Rushing around is a thing of the past. In the previous years at brick-and-mortar schools, we hit the ground running in the mornings. It was a rush to eat breakfast, get dressed, and get to school on time. Each morning was wrestling with two active little boys that didn't exactly know how to do it all themselves, so it took a lot of work, and there were some tears when they didn't want to put their toys down to head out. I did a lot of driving between drop off and pickup, and the constant rush and go-go-go ended up feeling out of control by the end of the year. The idea of where we had to be "next" became a stressor for everyone.
We spend time learning things they are truly interested in. They have learned to be interested in documentaries, and learn from them in a comfortable environment.
There are no bullying programs necessary. If there's a dispute between two children, one mom will come up to the other and say "Can we talk?" and then after the discussion there are apologies, making up, and everyone continues to monitor the interactions. The problem literally gets solved in twenty minutes - no conferences or counselors needed.
We have so much more time together as a family. There is no more running around for school drop offs, and we don't waste time with homework because we've already finished our work.
The boys no longer have to deal with a teacher that doesn't understand them. Previously, at brick and mortar schools, we've had teachers that we've adored, and teachers that they didn't click with. There are a variety of teachers in all schools. There are some teachers that bring in their old clothes to share with the girls who are in need. There are some teachers who keep pop-tarts in their desks for students who come in
hungry. Unfortunately, I also know some teachers who play favorites, and prefer students based on student clubs, sports, and even academic ability. Some people may argue that it's not teaching them how to deal with someone they don't like, but my response is that they need to know that they have the ability to change their environment. Sticking them with a teacher that they don't see eye-to-eye with can disengage their interests, set them back, and they are stuck dealing with this for an entire year. In the adult world, if you don't like your boss, you have the ability to find a new job, or start your own business. Both my husband and I have done this as a result of wanting our freedom and the ability to be our own boss. I want our boys to know that the same option is available for them, and it's not just a dead-end road when they are facing something that isn't working out for them. "That's just how it is" isn't a phrase that's used in our household. You have the ability and power to change if you have the strength and will to do it.
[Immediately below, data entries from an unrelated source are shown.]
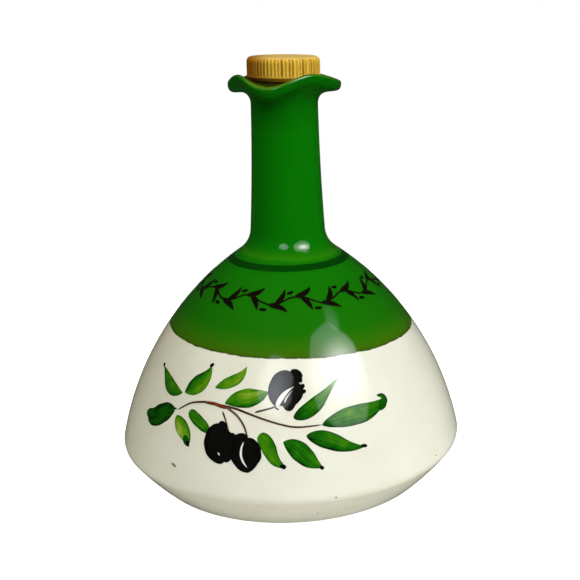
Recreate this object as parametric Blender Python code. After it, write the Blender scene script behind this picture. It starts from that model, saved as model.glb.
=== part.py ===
"""An oil cruet: a turned ceramic bottle with a wavy lip, and the wooden stopper that closes it.

Both pieces are surfaces of revolution about +Z. The origin is the centre of the base and the
front of the bottle faces -Y. Lengths are in metres.
"""

import math

import bmesh
import bpy
from mathutils import Vector

MM = 0.001
TURN = 2 * math.pi

# Bottle: driving dimensions
BODY_DIAMETER = 148 * MM
FOOT_DIAMETER = 119 * MM
CREASE_HEIGHT = 17 * MM
NECK_FOOT_DIAMETER = 32.5 * MM
NECK_FOOT_HEIGHT = 102.3 * MM
NECK_DIAMETER = 27.7 * MM
LIP_DIAMETER = 44.6 * MM
LIP_HEIGHT = 164.8 * MM
UNDER_LIP_SLOPE = math.radians(20)
RIM_LEAN = math.radians(-4)
MOUTH_SLOPE = math.radians(14)
LIP_THICKNESS = 4.3 * MM
BORE_DIAMETER = 20 * MM

# How far the stretches between the corners stand out from a straight line
CHAMFER_BOW = 0.55 * MM
SHOULDER_BOW = 10.4 * MM
NECK_BOW = -0.5 * MM

# The sharp crease stands this far outside the body, before its rounding takes that off
CREASE_ALLOWANCE = 0.4 * MM

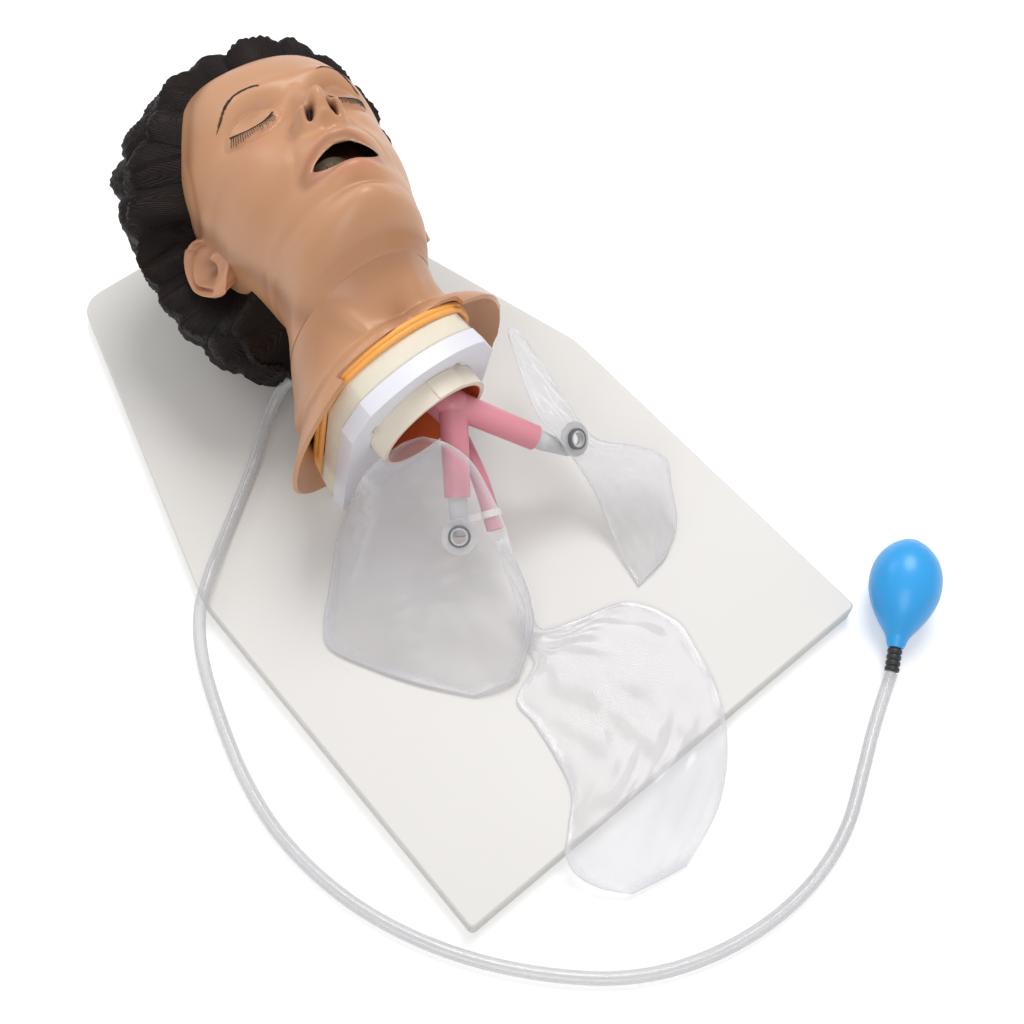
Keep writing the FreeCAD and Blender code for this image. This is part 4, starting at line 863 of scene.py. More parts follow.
SKIN_WALL = 3.2
FACE_COLUMNS, NECK_COLUMNS, HAIR_COLUMNS = 256, 320, 320


def add_face(colours):
    """The face down to the chin and round the back of the head, with both ears."""
    points, facing = head_rings(face_places(), FACE_COLUMNS, 0.42)
    points, inside, pit, upper = with_features(points, facing)
    cap = crown_cap(points[0])
    points = np.concatenate([cap, points])
    pad = np.zeros((3, points.shape[1]))
    inside, pit, upper = (np.concatenate([pad, values]) for values in (inside, pit, upper))
    points[..., 2] = np.maximum(points[..., 2], BOARD_TOP)
    face = shaped_grid("head_face", points)
    place = coordinates(face)
    # painted shade inside the mouth's opening and the nostril pits
    paint(face, "recess_shade", (np.clip(inside * 5.0 - 0.35, 0, 1) + np.clip(pit * 1.9 - 0.45, 0, 1)).ravel())
    x, y, z = in_head_axes(place)
    # painted shade in the face's creases and hollows, at the hairline and behind
    paint(face, "shade", painted_shade_of(x, y, z))
    paint(face, "blush", blush_of(x, y, z))
    paint(face, "rim", bell(upper, 0.10, 0.06).ravel() * (upper.ravel() > 0.01))
    paint(face, "hidden", ((inside > 0.42) | (upper > 0.2)).astype(float).ravel())
    merge_and_turn_out(face)
    turn_from(face, HEAD_CENTRE)
    delete_hidden(face)
    ease_edges(face)
    ears = []
    for side, title in ((-1, "ear_right"), (1, "ear_left")):
        form, depth = ear_form(side, 19.0 if side < 0 else 8.0)
        ear = shaped_grid(title, form)
        # painted shade in the ear's bowl and groove
        paint(ear, "shade", (0.55 * depth).ravel())
        paint(ear, "blush", np.full(len(ear.data.vertices), 0.12))
        for name in ("recess_shade", "rim", "hidden"):
            paint(ear, name, np.zeros(len(ear.data.vertices)))
        merge_and_turn_out(ear)
        turn_from(ear, head_point(side * 66, -4, -8))
        ears.append(ear)
    join(face, ears)
    smooth(face)
    finish_piece(face, None, "skin_vinyl", skin_material(colours), "head_skin")
    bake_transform(face)
    return face


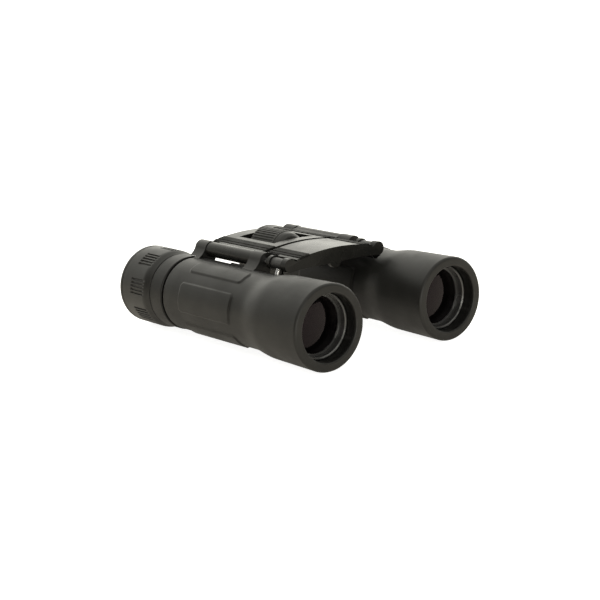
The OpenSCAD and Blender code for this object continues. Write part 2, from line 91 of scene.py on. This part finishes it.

Our family outings are more fun, and we take a variety of field trips together. When I first heard about home school, the word "home" rooted in my mind, and I was turned off because I loved going out. I didn't realize how much we would be learning outside the home. Not only can I hold class myself wherever we are, but there are a variety of classes offered at local education centers that are sometimes free or very low cost. For example, the last time we were at a local greenhouse, they had ice cream for sale. I knew that we had reading lessons to get through, so we sat at one of their cafe tables and had ice cream while we worked on our lesson. A favorite place of ours to go for classes is Jenning's Nature Reserve - one of Pennsylvania's State Parks. Most state parks offer classes regarding Maple Sugaring, Bird Migration, Weather and Climate Studies, and butterflies, just to name a few. Tapping into this resource has been fun and interesting, especially with two little boys that love to be outside.
Being self-employed and both of us working from home, our boys get to witness and experience work life at a very young age. When I was young, we could participate in "Take Your Child to Work Day", but with them, they have it every day. Our hope is to instill this hearty work ethic and passion for what you love into the boys at a young age, so they know they can chase their dreams, and that we can provide a stable foundation for them to build upon.
Not only have my boys become closer with each other and better friends, but their circle of friends is so much wider than just their peer age. They aren't made to sit with a class of kids their age at a lunch table, they play with other families, which includes siblings of all ages. Interaction with adults is also more frequent as with field trips and gatherings, all the children's caretakers and parents are present. Instead of just having interactions with parents and teachers, it's in a more relaxed setting and casually speaking to adults about interests, instead of just answering questions and getting onto the next class. The boys have learned to help out "the littles" as they get bored easily and try to keep up with the bigger kids, and they've also learned to love following the teenagers around, learning new things about their iPads and
talking about movies.
Physical health and nurturing is incredibly important for every child. By eliminating the "sitting in the classroom" factor, their playtime and in turn, activity, has grown exponentially. We're fortunate enough to belong to a group that hosts home school gym once a week for three hours. This is a mountain of difference compared to a short gym class and a twenty minute recess. Also dealing with physical health is the concept of a good night's sleep. I truly believe that sleeping as much as possible is healthy for tiny, growing bodies. Your body grows and heals itself during the deepest stages of sleep. Waking my child up at 6am to rush him out the door isn't something I was thrilled about. Another element of physical health is the food and snacks they are fed. It's much easier to feed them healthy, organic meals and snacks when I can prepare it for them right before they eat it. The apples don't brown and the grilled cheese is still gooey. They also receive more frequent snacks during the day than traditional schools, and this is also crucial to growing children who require more nutrients more often. Taking care of their bodies is just as important as taking care of their minds.
I've learned to adapt to their learning styles and preferences. My oldest child stands to do everything. He plays video games standing up. He watches tv standing up. He also does all of his handwriting and math pages standing up. My youngest does best when he's allowed to take frequent breaks, and has a glass of water at his side. Most of our reading is done under cozy blankets in the middle of winter. Making learning comfortable as well as doable is important.
I know this lifestyle isn't for everyone, but for us, it's been a game changer. Our lives have changed for the better, I'm so glad I took a chance on something that I never guessed I would do. Learning about your own strengths and capabilities can be a beautiful surprise.